New York Rangers: Jaromir Jagr — OK, he’s not exactly the unknown hero you were looking for. But, seriously, how will No. 68 respond to the loss of his linemate and good friend Michael Nylander? It’s pretty much a given that the Rangers’ captain was upset by Nylander’s departure, so how quickly will Jagr adjust to another setup man in Scott Gomez?
Ottawa Senators: Ray Emery — The pesky netminder avoided salary arbitration at the last second this summer by signing a three-year deal worth $9.5 million — quite a raise over the $925,000 he earned last season. As the only modern-day goalie to lead the Senators to the Stanley Cup Final, can Emery give the Sens the encore they paid for?
Philadelphia Flyers: Jeff Carter — He’s one of many prospects the Flyers have raved about in recent years, and the 22-year-old did finish fourth on last season’s dismal squad with 37 points (14 goals, 23 assists) in 62 games. It will be interesting to see how much faster (or slower) Carter develops on the revamped Flyers’ roster.
Pittsburgh Penguins: Jordan Staal — At the age of 18, all this member of the talented Staal family did was score 29 goals (including seven shorthanded) in the regular season and another three in five playoff contests. He could get lost in the shuffle playing on a club that features Sidney Crosby and Evgeni Malkin, but it will be exciting to see what Staal does in his sophomore season.
Tampa Bay Lightning: Jan Hlavac — After spending the past three years playing overseas, the offensively gifted 31-year-old is back. His last big season in the NHL, however, was back in 2000-01, when he went 28-36-64 for the New York Rangers. Can Hlavac regain his scoring touch against the big boys, or will this season be his North America farewell tour?
Toronto Maple Leafs: Jason Blake — The speedy 34-year-old entered the free agency period seeking a five-year contract. His former club, the Islanders, said no. But the Leafs, desperate for more offensive firepower, obliged with a deal that will play the U.S. Olympian $20 million over the next half-decade. Blake had never scored 30 goals in a season until his 40-goal outburst on the Island in 2006-07. Can he do it again north of the border, or was Blake a one-hit wonder?

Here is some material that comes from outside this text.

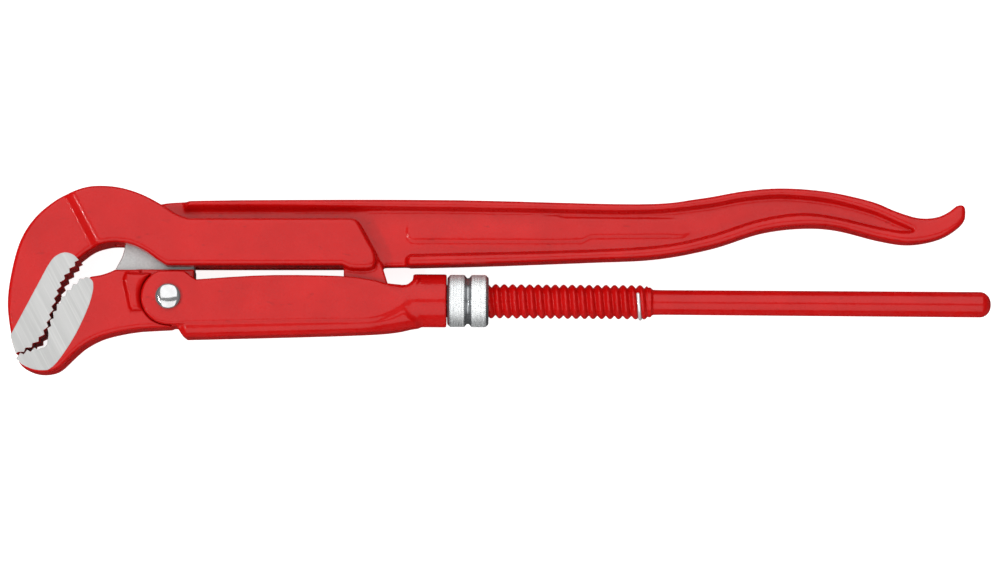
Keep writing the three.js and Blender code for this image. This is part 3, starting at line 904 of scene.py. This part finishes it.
def lower_leg():
    """The threaded rod with its plain grip, the flat eye at its front, and the pin through that eye."""
    segments = 72
    turn = np.arange(segments)[None, :] / segments
    per_turn = 14 / COARSE
    x = np.arange(THREAD_START, THREAD_END + 0.4, THREAD_PITCH / per_turn)[:, None]
    ends = np.where(x < 160, 5.6, 6.3)
    blend = smoothstep(THREAD_START, THREAD_START + 3, x) * smoothstep(THREAD_END + 0.4, THREAD_END - 0.6, x)
    thread = ends + (thread_radius(x, turn, THREAD_MEAN) - ends) * blend
    tip = [
        (TOOL_END - 4.6 + 4.6 * math.sin(a), 0.4 + (ROD_END_RADIUS - 0.4) * math.cos(a))
        for a in np.linspace(0, math.pi / 2, 14)
    ]
    front = np.array(rounded([(96, 0.3), (96, 4.2), (98.5, 5.5), (THREAD_START - 0.4, 5.6)], 0.8))
    collar = [(THREAD_END + 0.5, 6.4), (THREAD_END + 1.3, 6.4), (THREAD_END + 2.1, ROD_RADIUS + 0.1)]
    rod = [(THREAD_END + 6, ROD_RADIUS), (270, 5.38), tip[0]]
    back = np.array(rounded(collar + rod, 0.6) + tip[1:])
    stations = np.vstack([front[:, :1], x, back[:, :1]])
    front_radii, back_radii = (np.repeat(run[:, 1:], segments, axis=1) for run in (front, back))
    radii = np.vstack([front_radii, thread, back_radii])
    faces = around(len(stations), segments)
    vertices = around_x(stations, radii)
    piece("lower_leg_steel", vertices, faces, LEVER, "lower_leg", RED, ["lower_leg"])

    low, high = (76, -7, 0), (99, 7, 4)
    x, y, z, step = samples(low, high, 0.35)
    neck = outline(arc(PIN_X, 0, 5.2, 90, 270, 18), [(97.5, -4.4), (97.5, 4.4)])
    plate = meet(inside(neck, x, y), z - GUIDE_HALF, 0.5)
    plate = cut(plate, np.hypot(x - PIN_X, y) - PIN_RADIUS - PIN_PLAY, 0.2)
    vertices, quads = surface(plate, low, step)
    piece("lower_leg_eye", vertices, quads, LEVER, "lower_leg", RED)

    profile = rounded([(-6.8, 0.3), (-6.8, PIN_RADIUS), (6.8, PIN_RADIUS), (6.8, 0.3)], 0.6)
    place = LEVER @ Matrix.Translation((PIN_X, 0, 0)) @ UPRIGHT
    turned("cross_pin_steel", profile, 40, place, "lower_leg", TONGUE, ["cross_pin"])


RING_WIRE = 0.7
RING_X = 200.1
RING_LIFT = 0.62  # of the wire over the bottom of the thread's groove
RING_START = 0.17  # ends of the stop ring, in turns from the top line
RING_SWEEP = 0.75


def stop_ring():
    """An open wire ring that lies in a groove of the thread, with rounded ends."""
    steps, sides = 72, 12
    share = np.linspace(0, 1, steps + 1)[:, None]
    turn = RING_START + RING_SWEEP * share
    from_end = np.minimum(share, 1 - share) * steps / 1.5
    wire = RING_WIRE * np.sqrt(np.clip(1 - (1 - from_end) ** 2, 0.06, 1))
    wire = np.where(from_end < 1, wire, RING_WIRE)
    around_wire = 2 * math.pi * np.arange(sides)[None, :] / sides
    radius = THREAD_MEAN - THREAD_WAVE + RING_WIRE + RING_LIFT + wire * np.cos(around_wire)
    x = RING_X + THREAD_PITCH * (turn - 0.25) - wire * np.sin(around_wire)
    angle = 2 * math.pi * turn
    vertices = np.stack([x, radius * np.cos(angle), radius * np.sin(angle)], axis=-1).reshape(-1, 3)
    faces = around(steps + 1, sides)
    piece("stop_ring_wire", vertices, faces, LEVER, "lower_leg", WIRE, ["stop_ring"])


# ---- adjusting nut -------------------------------------------------------------------------------

KNURLS = 72  # ridges around the nut
KNURL_DEPTH = 0.45


def adjusting_nut():
    """Two diamond-knurled bands with a groove between them, threaded inside."""
    segments = KNURLS * (4 if COARSE == 1 else 2)
    turn = np.arange(segments)[None, :] / segments
    middle = (NUT_START + NUT_END) / 2
    hull = rounded(
        [
            (NUT_START, NUT_BORE),
            (NUT_START, NUT_RADIUS - NUT_CHAMFER),
            (NUT_START + NUT_CHAMFER, NUT_RADIUS),
            (middle - 1.6, NUT_RADIUS),
            (middle - 0.4, NUT_RADIUS - NUT_GROOVE),
            (middle + 0.4, NUT_RADIUS - NUT_GROOVE),
            (middle + 1.6, NUT_RADIUS),
            (NUT_END - NUT_CHAMFER, NUT_RADIUS),
            (NUT_END, NUT_RADIUS - NUT_CHAMFER),
            (NUT_END, NUT_BORE),
        ],
        0.35,
        3,
    )
    hull = np.array(hull)
    fine = [hull[0]]
    for a, b in zip(hull, hull[1:]):
        count = max(1, int(np.hypot(*(b - a)) / (0.2 * COARSE)))
        fine += [a + (b - a) * t for t in np.linspace(0, 1, count + 1)[1:]]
    fine = np.array(fine)
    x, r = fine[:, :1], fine[:, 1:]
    lead = KNURLS / (2 * math.pi * NUT_RADIUS)  # ridges per millimetre along the nut
    right, left = (np.abs(((KNURLS * turn + side * lead * x) % 1) * 2 - 1) for side in (1, -1))
    band = smoothstep(NUT_RADIUS - 0.3, NUT_RADIUS - 0.02, r)
    radii = r - KNURL_DEPTH * band * (1 - np.minimum(np.minimum(right, left) * 2, 1))
    inner_x = np.arange(NUT_END - 0.6, NUT_START + 0.5, -THREAD_PITCH / 12)[:, None]
    inner = thread_radius(inner_x, turn, THREAD_MEAN + THREAD_CLEARANCE)
    stations = np.vstack([x, inner_x])
    vertices = around_x(stations, np.vstack([radii, inner]))
    faces = around(len(stations), segments, closed=True)
    nut = piece(
        "adjusting_nut_knurled",
        vertices,
        faces,
        LEVER,
        "adjusting_nut",
        ZINC,
        ["adjusting_nut"],
    )
    # faces that lie low take the darker zinc: painted shade in the knurl, the groove, the chamfers, the ends
    # and the bore
    nut.data.materials.append(PAINTED_SHADE_ZINC)
    height = np.hypot(vertices[:, 1], vertices[:, 2])[np.array(faces)].mean(axis=1)
    nut.data.polygons.foreach_set("material_index", (height < NUT_RADIUS - 0.5 * KNURL_DEPTH).astype(int))


# ---- stage ---------------------------------------------------------------------------------------

CAMERA_DISTANCE = 1.7
CAMERA_TILT = math.radians(6.5)  # off the vertical, towards the lower leg
CAMERA_LENS = 143.0
CAMERA_SENSOR = 36.0
FLOOR_GLOW = 0.9  # a light table: hardly a shadow


def camera():
    """A long lens above the tool, tilted a little towards the lower leg."""
    data = bpy.data.cameras.new("camera")
    data.lens = CAMERA_LENS
    data.sensor_width = CAMERA_SENSOR
    made = linked("camera", data)
    back = Vector((0, -math.sin(CAMERA_TILT), math.cos(CAMERA_TILT)))
    target = Vector((0, 0, rivet_axis.z))
    made.location = target + back * CAMERA_DISTANCE
    made.rotation_euler = (CAMERA_TILT, 0, 0)
    bpy.context.scene.camera = made


def floor():
    """The white table under the tool."""
    mesh = bpy.data.meshes.new("floor")
    reach = 30  # metres, past the edge of any view
    corners = [(-reach, -reach, 0), (reach, -reach, 0), (reach, reach, 0), (-reach, reach, 0)]
    mesh.from_pydata(corners, [], [(0, 1, 2, 3)])
    material = bpy.data.materials.new("pale_floor")
    material.use_nodes = True
    shader = material.node_tree.nodes["Principled BSDF"]
    shader.inputs["Base Color"].default_value = (0.42, 0.42, 0.42, 1)
    shader.inputs["Roughness"].default_value = 0.9
    shader.inputs["Specular IOR Level"].default_value = 0.1
    shader.inputs["Emission Color"].default_value = (1, 1, 1, 1)
    shader.inputs["Emission Strength"].default_value = FLOOR_GLOW
    mesh.materials.append(material)
    made = linked("floor", mesh)
    made.location.z = -0.0005
    made.visible_glossy = False  # the studio below the tool's edges stays dark in its gloss


def softbox(name, place, size, power):
    """A rectangular light that looks at the tool."""
    data = bpy.data.lights.new(name, "AREA")
    data.shape = "RECTANGLE"
    data.size, data.size_y = size
    data.energy = power
    made = linked(name, data)
    made.location = place
    made.rotation_euler = (Vector((0, 0, 0)) - Vector(place)).to_track_quat("-Z", "Y").to_euler()


def dome():
    """The studio around the tool: dark walls at the horizon, an even ceiling."""
    world = bpy.data.worlds.new("studio")
    world.use_nodes = True
    nodes, links = world.node_tree.nodes, world.node_tree.links
    split = nodes.new("ShaderNodeSeparateXYZ")
    links.new(nodes.new("ShaderNodeTexCoord").outputs["Generated"], split.inputs["Vector"])
    height = nodes.new("ShaderNodeMapRange")
    height.inputs["From Min"].default_value = -1.0
    links.new(split.outputs["Z"], height.inputs["Value"])
    ramp = nodes.new("ShaderNodeValToRGB")
    stops = ramp.color_ramp.elements
    stops[0].position, stops[0].color = 0.15, (0.02, 0.02, 0.02, 1)
    stops[1].position, stops[1].color = 0.86, (0.2, 0.2, 0.2, 1)
    for position in (0.42, 0.70):
        stop = stops.new(position)
        stop.color = (0.03, 0.03, 0.03, 1)
    links.new(height.outputs["Result"], ramp.inputs["Fac"])
    links.new(ramp.outputs["Color"], nodes["Background"].inputs["Color"])
    bpy.context.scene.world = world


def light():
    """Two ceiling panels with a narrow gap along the tool, and a bright strip on the jaws' side."""
    dome()
    softbox("back_panel", (-0.1, 1.34, 1.87), (3.0, 3.16), 58)
    softbox("front_panel", (-0.1, -1.51, 1.74), (3.0, 2.55), 41)
    softbox("side_strip", (-1.75, -0.4, 1.9), (1.2, 0.05), 20)
    bpy.context.scene.view_settings.view_transform = "Standard"


camera()
upper_leg()
lower_jaw()
guide_tongue()
jaw_rivet()
guide_sleeve()
lower_leg()
stop_ring()
adjusting_nut()
floor()
light()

Washington Capitals: Boyd Gordon — It’s been five years since the Caps grabbed the 6-foot right wing with the 17th overall pick. How much longer can they wait for Gordon to break out? The Saskatoon native showed signs last season with 29 points (7 goals, 22 assists) in 71 games. More offensive output would take some pressure off teammates Alexander Ovechkin and Alexander Semin.